Oh Mercy! is set in France’s poorest commune (Roubaix), where 45 per cent of the population is unemployed and poverty is rife. In search of authenticity, every crime depicted in the film comes from real-life accounts, the opening legends tell us, but in contrast to Ladj Ly’s searing Les Misérables, Desplechin’s plodding tale of provincial plod comes across like a middlebrow television pilot about a new breed of lawman: a seriously chilled out, thoughtful, graceful, multicultural detective. Nothing can ruffle this guy’s feathers.

The depiction of a copper akin to a holy man, who takes statements from murderers like a priest takes confession from his flock, is potentially intriguing, but Desplechin’s sedate pacing, emotional sangfroid and smug toying with genre staples annoy too much for it come off as anything other than a misfire. What we get is a bourgeois police procedural: Fair-minded about power dynamics, when it should be more inquisitive and searching; empathetic to men and women bringing errant scum to book, though as if they’re completely unaffected by the privilege of a badge; curious like an anthropologist about the underclass, and oblivious to social reality and lives lived on the breadline, beyond standard-issue platitudes. It’s a fence-sitting, “Centrist Dad” vision of the world.

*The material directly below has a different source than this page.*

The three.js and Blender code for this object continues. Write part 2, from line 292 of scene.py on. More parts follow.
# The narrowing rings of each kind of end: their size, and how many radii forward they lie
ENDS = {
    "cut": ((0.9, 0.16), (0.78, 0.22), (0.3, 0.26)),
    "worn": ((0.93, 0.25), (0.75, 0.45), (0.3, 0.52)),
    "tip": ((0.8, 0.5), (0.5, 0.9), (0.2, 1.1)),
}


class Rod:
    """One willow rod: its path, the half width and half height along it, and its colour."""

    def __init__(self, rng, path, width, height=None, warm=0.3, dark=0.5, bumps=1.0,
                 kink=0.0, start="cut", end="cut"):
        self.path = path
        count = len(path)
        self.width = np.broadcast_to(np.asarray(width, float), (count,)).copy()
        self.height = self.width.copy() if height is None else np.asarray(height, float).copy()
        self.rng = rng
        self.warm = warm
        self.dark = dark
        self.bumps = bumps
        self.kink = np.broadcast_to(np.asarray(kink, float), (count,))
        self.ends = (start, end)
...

Roschy Zem is Daoud, a police captain investigating, with his team, a mysterious arson and the murder of an 80-year-old woman. Initially, they call in the usual suspects, a pair of toerags known to them for being Roubaix’s bad lads. Something doesn’t smell right, however. A couple living across the way, two women in a same-sex relationship, claim to know nothing, but then quickly point the finger at others. Daoud is drawn to Marie (Sara Forestier) and Claude (Léa Seydoux) because the holes in their story are Grand Canyon-sized.

Seydoux’s casting as a single mum, uneasy in a lesbian relationship with a Stage 5 clinger, speaking with the distinct and often mocked northern French accent (the subject of a smash-hit French comedy Welcome to the Sticks), is frankly disastrous casting. Bags under her eyes, going street in a baseball cap, acting more like a kid who hasn’t turned in her homework than a murder suspect having the screws turned against her, Seydoux “chavving” it up is utterly ludicrous. Some actors can play anything, but asking super-posh and glamourous Seydoux to play dirt poor is an ask too far.

The 72nd Cannes Film Festival takes place from 14-25 May.